When I visited again the next day, Ms. Smith seemed to be experiencing some drug withdrawal symptoms, as she was nervously shaking and saying she was cold in the very warm room. After a while, I decided to speak to Ms. Smith principally about her drug use.


This conversation taught me a lot about the power dynamics between drugs, drug users, mental illness, and the physicians who would like for their patients to quit. I once had a certain utopian vision of a prototypical conversation about drugs between a doctor and a patient. The doctor would inquire about how the patient feels about her addiction, and how the substances have changed his life for the worse. The patient would admit that the drugs have hurt him socially, personally, mentally, physically. The patient may never actually quit- he would perhaps rebound after some bouts of trying. But I thought that at least one point was pretty much standard: that the patient would recognize that the drugs were hurting him.


This is why talking to Ms. Smith about this topic was so difficult. Ms.

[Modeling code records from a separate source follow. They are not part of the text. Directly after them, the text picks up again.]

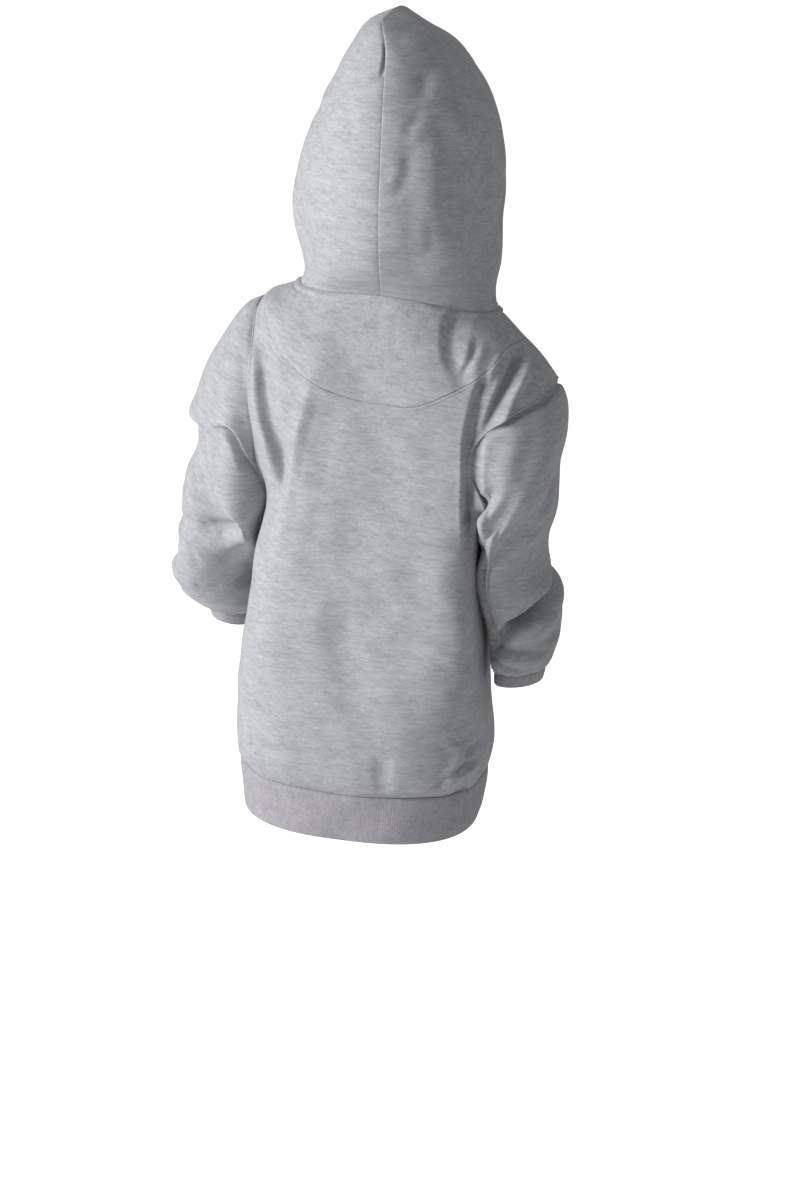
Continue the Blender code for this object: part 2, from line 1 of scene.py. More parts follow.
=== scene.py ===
"""Looks of the worn toddler hoodie: each cut piece is a fine closed shell of cloth on its solid's form.

The wearer faces -Y, the wearer's left is +X, and the origin is between the shoulders at the base of the neck.
Sizes are in metres. The form's tables and functions are those of the part's source, with finer values.
"""

from collections import namedtuple

import bpy
import numpy as np
from mathutils import Matrix, Vector


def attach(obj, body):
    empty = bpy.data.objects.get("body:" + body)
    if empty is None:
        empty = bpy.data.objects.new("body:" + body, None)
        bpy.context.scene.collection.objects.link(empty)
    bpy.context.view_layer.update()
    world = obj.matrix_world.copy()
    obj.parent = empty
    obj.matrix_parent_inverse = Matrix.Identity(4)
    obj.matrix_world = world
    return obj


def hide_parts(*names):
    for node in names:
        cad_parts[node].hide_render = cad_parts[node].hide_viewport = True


# Cloth, and how fine the shells are: EDGE_CELL at a seam, growing to CELL.
CLOTH = 0.002
RIB_CLOTH = 0.0022
SEAM_GAP = 0.0003
CELLS = {"back_body": 0.0018, "back_yoke": 0.0016, "front_body": 0.003, "hood": 0.0018, "sleeve": 0.0015}
RIB_CELL = 0.0021
EDGE_CELL = 0.00036
EDGE_GROWTH = 1.13
# Lines near an edge that are fitted to it exactly, in coarse columns and rows.
FITTED_COLUMNS = 3
FITTED_ROWS = 1.5

# Cells of the form's coarse grids, as in the part's source.
BACK_COLUMNS = 24
FRONT_COLUMNS = 16
SIDE_SEAM_ROWS = 14
ARMHOLE_ROWS = 10
SHOULDER_ROWS = 2
YOKE_ROWS = 5
SLEEVE_ROWS = 20
SLEEVE_HEAD_ROWS = 8
HOOD_ROWS = 13
HOOD_ROW_STEPS = 60
EVENING_ROUNDS = 250
LEVEL_SPAN = 0.33
PLACES_A_METRE = 1e6
SMALLEST = 1e-12
ARMHOLE_TOP = SIDE_SEAM_ROWS + ARMHOLE_ROWS
YOKE_SIDE = ARMHOLE_TOP + SHOULDER_ROWS

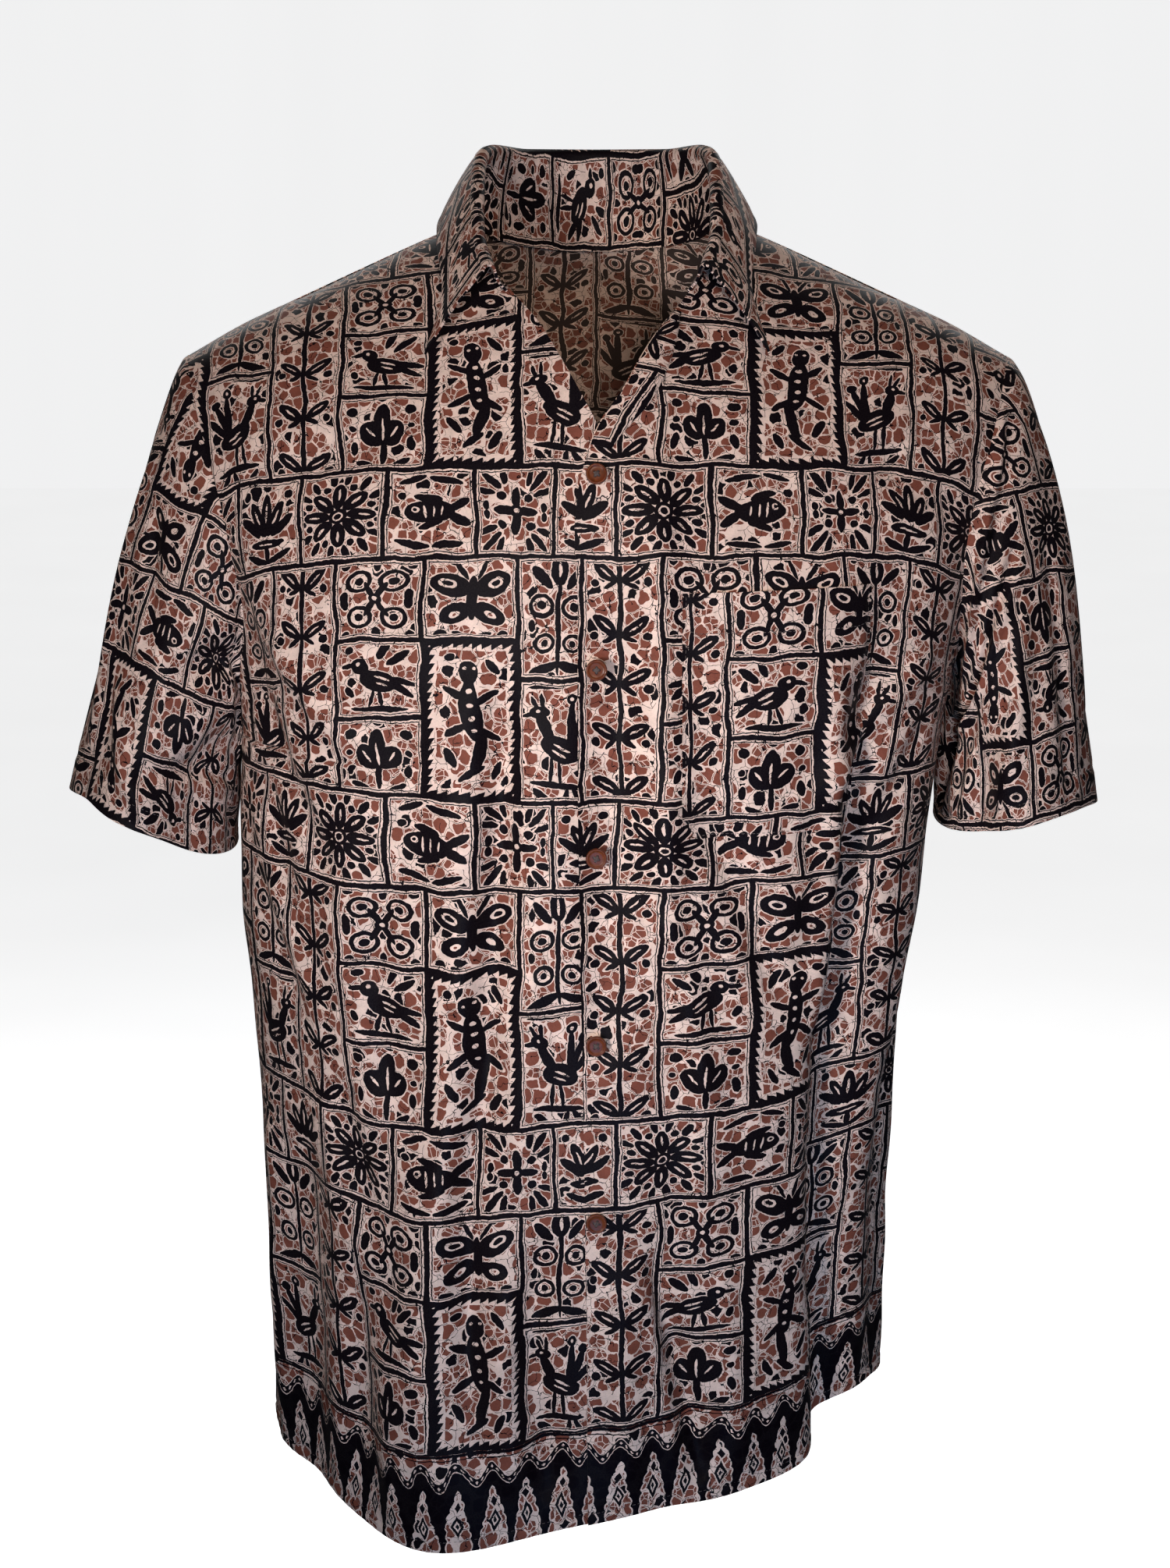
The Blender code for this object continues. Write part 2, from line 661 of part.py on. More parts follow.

Smith wanted to get back to the drugs when she was out of the hospital. This was not simply because she craved them or because she had poor self-control. Ms. Smith actually believed that the drugs made her life better. When I asked her to reflect upon how the daily use of crack cocaine and ecstasy have changed her life, I thought that maybe she’d find a link between the drugs and her current homelessness, her string of abusive boyfriends, her contraction of Hepatitis B. But Ms. Smith didn’t respond that way. She believed that she never had such good friends as the people she’d met on Skid Row, friends who would tell her where all the good dealers were. She had never been so happy nor had experienced so much fun in her life before she started doing drugs. This really made me ponder- how can you help someone to “get off” drugs if she doesn’t even recognize the harm that the drugs are doing to her? The first step of addiction therapy has to be, at an absolute minimum, a admission and dislike of the addiction. So I just decided to sit and listen, all the while getting schooled on doctors’ limitations to help people.

1 comment:

Anonymous said...

And maybe she was right. It's easy for us to imagine a better life for Ms. Smith and point out that drug use prevents her from achieving it. Yet her chances of reaching the utopia we imagine may be very bad even if she gave up drugs. I don't know what sort of life she had previously, but maybe she really is happier now than she was before.

I would not generally recommend heavy drug use, homelessness, abusive boyfriends, and Hepatitis B as being conductive to happiness. Still, plenty of "successful" people are miserable. I don't think it's unimaginable that drugs improved Ms. Smith's life in spite of destroying her health, wealth, and social status. (Personally, this story just reminds me that there's more to life than subjective happiness.)